Frank Leslie's Illustrated Newspaper, October 28, 1871

Great Chicago Fire

On the evening of October 8 in 1871, Chicago is engulfed by fire. The windy and dry conditions blow sparks over the city of predominately wooden buildings and wood covered streets. With inadequate equipment and not enough men, fire fighters are not able to contain the fire. The conflagration burns for three days killing hundreds and destroying approximately 4 square miles of the city. Property loss is estimated at over $250 million and 90,000 people are homeless. The Great Chicago Fire is one of the largest U.S. disasters of the 19th century.

Architecture After the Great Chicago Fire

Louis Sullivan and his partner Dankmar Adler are instrumental in rebuilding Chicago after the Great Fire in 1871. Adler is a civil engineer known for his expertise in acoustics especially for theaters and houses of worship. Sullivan's architectural designs foreshadow the Modern Movement in architecture. Though he coins the phrase "form ever follows function," a phrase the Modernist embrace as buildings without decoration, his use of decorative elements puts him outside of the Modernist Movement.

Before partnering with Adler, Sullivan works for William LeBaron Jenney, a pioneer in skeleton construction. Though the firm of Adler and Sullivan is considered a leader in the "Chicago School of Architecture" they design buildings in many other American cities including the Wainwright Building in St. Louis. Sullivan's work and ideas influence Frank Lloyd Wright.

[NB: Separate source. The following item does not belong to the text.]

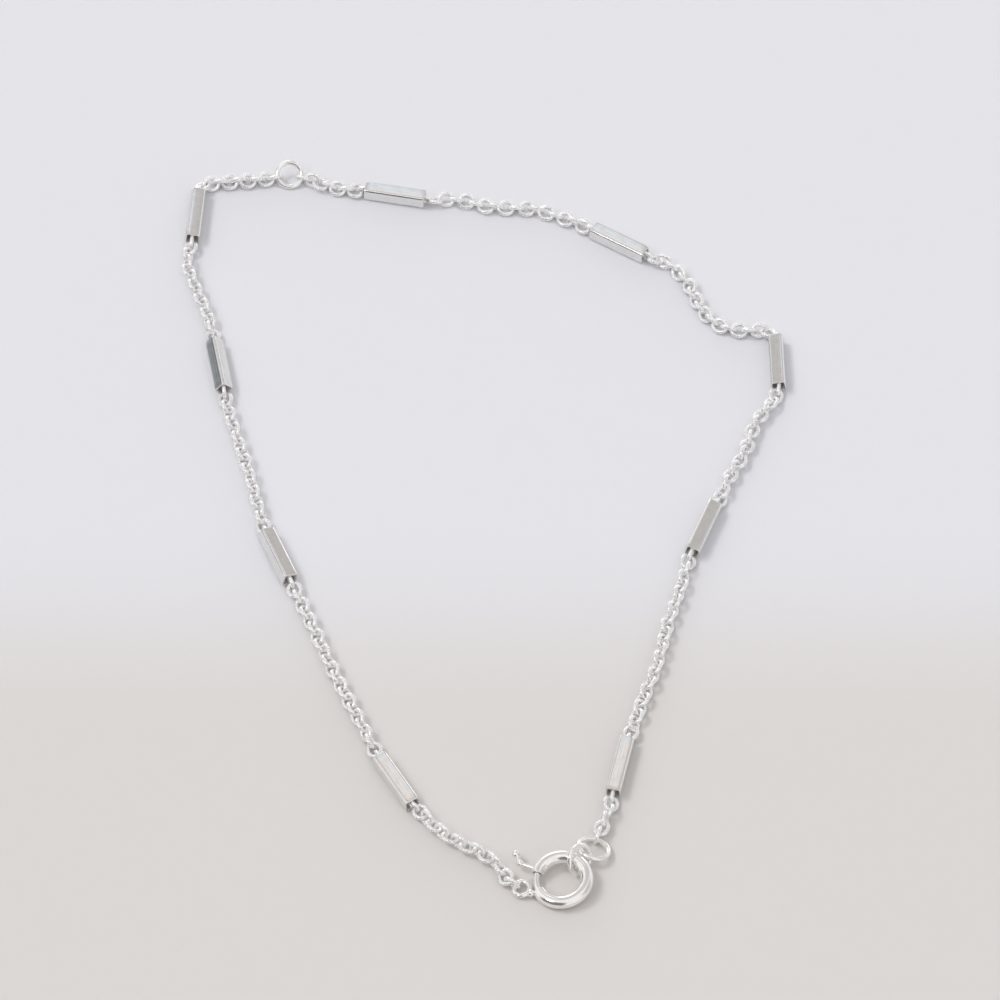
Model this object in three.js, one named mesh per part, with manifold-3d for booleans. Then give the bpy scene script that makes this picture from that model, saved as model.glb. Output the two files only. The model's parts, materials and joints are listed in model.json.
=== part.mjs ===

The rebuilding of Chicago after the Great Fire is one of Adler and Sullivan's greatest accomplishments.The devastation caused by the fire provides them with a blank canvas to experiment with new building technologies and nonflammable materials. The Chicago Tribune wrote of the task of rebuilding the city, "In the midst of a calamity without parallel in the world's history, looking upon the ashes of thirty years' accomplishmnets, the people of this once beautiful city have resolved that CHICAGO SHALL RISE AGAIN!."